GOAL:
Repeat the material exactly, leaving nothing out.

★ ★ ★ ★

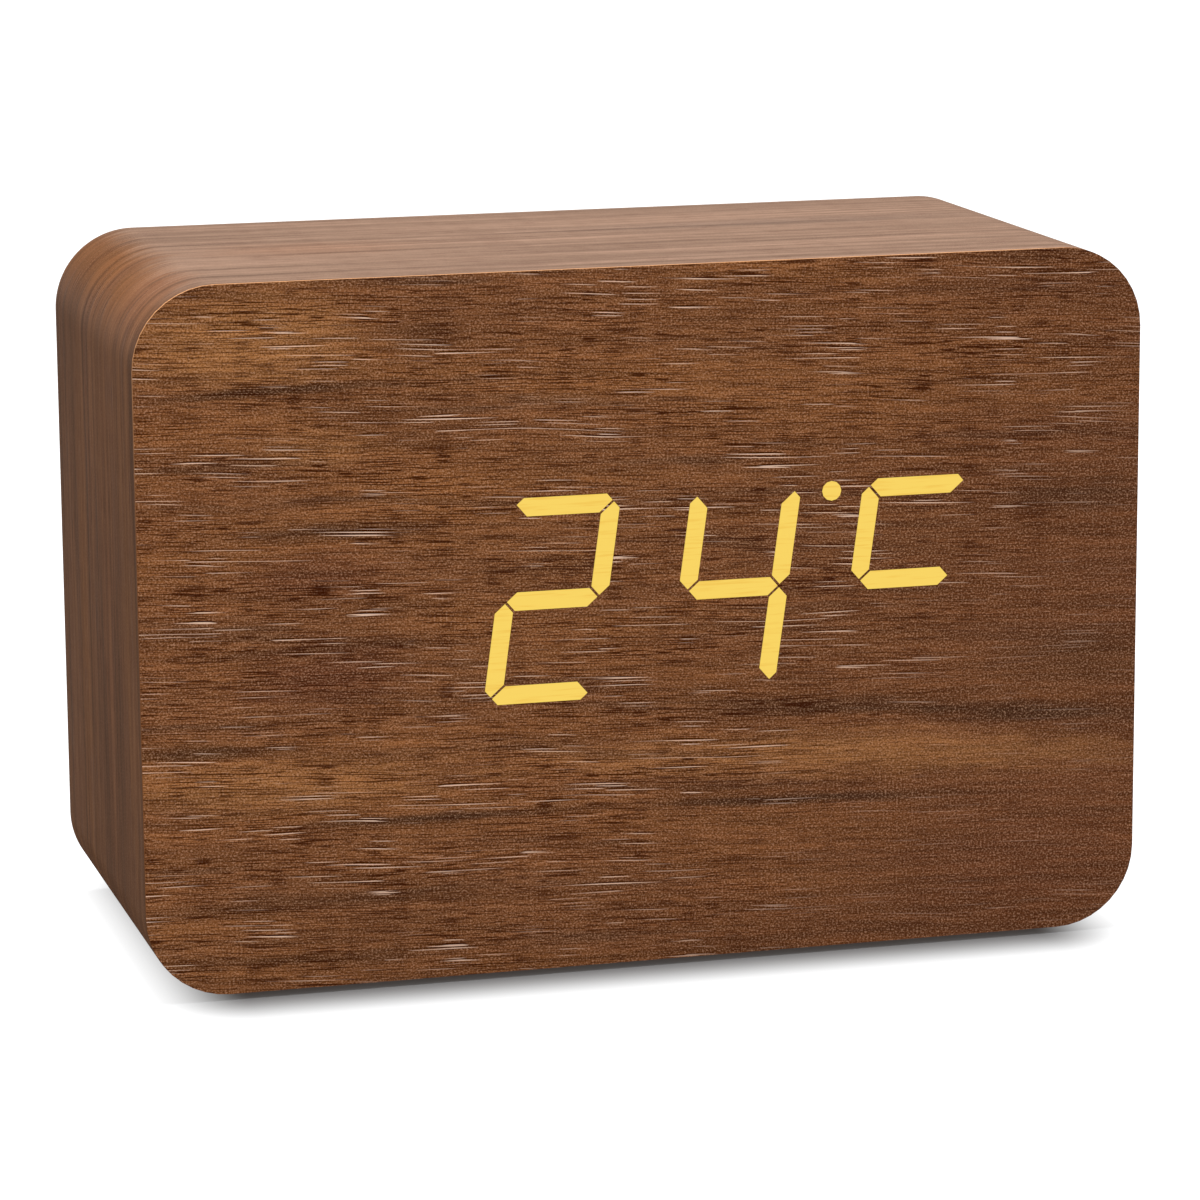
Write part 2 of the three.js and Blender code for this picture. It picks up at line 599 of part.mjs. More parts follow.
// Display module: a reflector with a well for each bar, clear resin cast in the wells and in a
// thin layer behind each digit, and the circuit board that carries the light chips
function addDisplay(clock) {
  const place = (name, geometry, material, y) =>
    piece(clock, name, geometry, material, DISPLAY_CENTRE_X, y, displayZ);
  const wells = Object.keys(LIT_BARS).flatMap((digit) =>
    [...ALL_BARS].map((bar) => barOutline(bar, digit)));
  wells.push(degreeOutline(0), ...colonOutlines(0));
  place('display_reflector', plate(rectangle(moduleWidth, moduleHeight), reflectorDepth,
    wells), FINISHES.reflectorPlastic, boardFrontY);

  const layerOutline = rectangle(DIGIT_WIDTH + 2 * POTTING_MARGIN,
    DIGIT_HEIGHT + 2 * POTTING_MARGIN);
  const layerY = FILM_THICKNESS + reflectorDepth;
  const castBar = (outline, fromY) =>
    plate(inset(outline, GLUE_LINE), layerY - fromY + POTTING_THICKNESS).translate(0, fromY, 0);
  for (const [digit, lit] of Object.entries(LIT_BARS)) {
    const layer = plate(slanted(layerOutline, digitCentres[digit]), POTTING_THICKNESS)
      .translate(0, layerY, 0);
    const bars = [...ALL_BARS].map((bar) =>
      castBar(barOutline(bar, digit), lit.includes(bar) ? 0 : FILM_THICKNESS));
    place(`digit_${digit}_bars`, fuse(layer, ...bars), FINISHES.amberResin, frontY);
  }

  const colonLayer = slanted(rectangle(2 * COLON_DOT_RADIUS,
    COLON_DOT_SPREAD + 2 * COLON_DOT_RADIUS), 0);
  const dots = colonOutlines(GLUE_LINE).map((outline) =>
    plate(outline, reflectorDepth + POTTING_THICKNESS));
  place('colon_bars', fuse(plate(colonLayer, POTTING_THICKNESS).translate(0, reflectorDepth, 0),
    ...dots), FINISHES.amberResin, boardFrontY);
  place('degree_bar', plate(degreeOutline(GLUE_LINE), boardBackY - frontY),
    FINISHES.amberResin, frontY);

  const screwHoles = [-1, 1].map((side) => circle(DISPLAY_SCREW_RADIUS + GAP,
    side * displayScrewX, 0, SMALL_ROUND_STEPS));
  place('display_board', plate(rectangle(displayBoardWidth, displayBoardHeight),
    CIRCUIT_THICKNESS, screwHoles), FINISHES.greenCircuit, boardBackY);

  for (const [side, name] of [[-1, 'left'], [1, 'right']]) {
    const screw = panScrew(DISPLAY_SCREW_RADIUS, DISPLAY_SCREW_LENGTH,
      DISPLAY_SCREW_HEAD_RADIUS, DISPLAY_SCREW_HEAD_HEIGHT);
    piece(clock, `display_screw_${name}`, screw, FINISHES.steel,
      DISPLAY_CENTRE_X + side * displayScrewX, displayBoardBackY, displayZ);
  }
}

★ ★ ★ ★

FULL ANSWER:
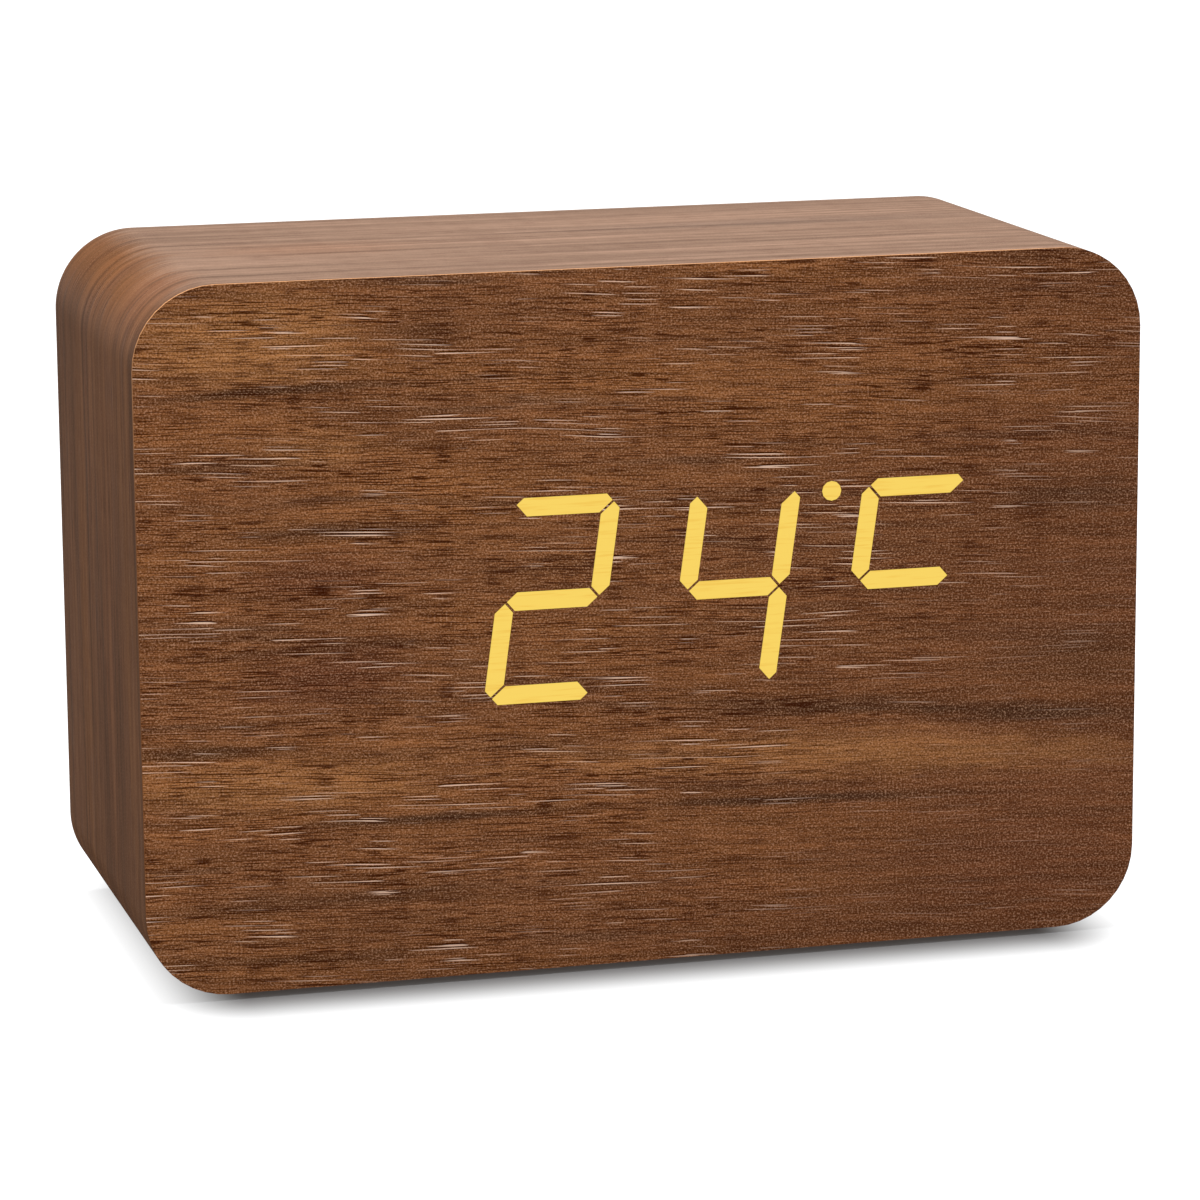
Write part 2 of the three.js and Blender code for this picture. It picks up at line 599 of part.mjs. More parts follow.
// Display module: a reflector with a well for each bar, clear resin cast in the wells and in a
// thin layer behind each digit, and the circuit board that carries the light chips
function addDisplay(clock) {
  const place = (name, geometry, material, y) =>
    piece(clock, name, geometry, material, DISPLAY_CENTRE_X, y, displayZ);
  const wells = Object.keys(LIT_BARS).flatMap((digit) =>
    [...ALL_BARS].map((bar) => barOutline(bar, digit)));
  wells.push(degreeOutline(0), ...colonOutlines(0));
  place('display_reflector', plate(rectangle(moduleWidth, moduleHeight), reflectorDepth,
    wells), FINISHES.reflectorPlastic, boardFrontY);

  const layerOutline = rectangle(DIGIT_WIDTH + 2 * POTTING_MARGIN,
    DIGIT_HEIGHT + 2 * POTTING_MARGIN);
  const layerY = FILM_THICKNESS + reflectorDepth;
  const castBar = (outline, fromY) =>
    plate(inset(outline, GLUE_LINE), layerY - fromY + POTTING_THICKNESS).translate(0, fromY, 0);
  for (const [digit, lit] of Object.entries(LIT_BARS)) {
    const layer = plate(slanted(layerOutline, digitCentres[digit]), POTTING_THICKNESS)
      .translate(0, layerY, 0);
    const bars = [...ALL_BARS].map((bar) =>
      castBar(barOutline(bar, digit), lit.includes(bar) ? 0 : FILM_THICKNESS));
    place(`digit_${digit}_bars`, fuse(layer, ...bars), FINISHES.amberResin, frontY);
  }

  const colonLayer = slanted(rectangle(2 * COLON_DOT_RADIUS,
    COLON_DOT_SPREAD + 2 * COLON_DOT_RADIUS), 0);
  const dots = colonOutlines(GLUE_LINE).map((outline) =>
    plate(outline, reflectorDepth + POTTING_THICKNESS));
  place('colon_bars', fuse(plate(colonLayer, POTTING_THICKNESS).translate(0, reflectorDepth, 0),
    ...dots), FINISHES.amberResin, boardFrontY);
  place('degree_bar', plate(degreeOutline(GLUE_LINE), boardBackY - frontY),
    FINISHES.amberResin, frontY);

  const screwHoles = [-1, 1].map((side) => circle(DISPLAY_SCREW_RADIUS + GAP,
    side * displayScrewX, 0, SMALL_ROUND_STEPS));
  place('display_board', plate(rectangle(displayBoardWidth, displayBoardHeight),
    CIRCUIT_THICKNESS, screwHoles), FINISHES.greenCircuit, boardBackY);

  for (const [side, name] of [[-1, 'left'], [1, 'right']]) {
    const screw = panScrew(DISPLAY_SCREW_RADIUS, DISPLAY_SCREW_LENGTH,
      DISPLAY_SCREW_HEAD_RADIUS, DISPLAY_SCREW_HEAD_HEIGHT);
    piece(clock, `display_screw_${name}`, screw, FINISHES.steel,
      DISPLAY_CENTRE_X + side * displayScrewX, displayBoardBackY, displayZ);
  }
}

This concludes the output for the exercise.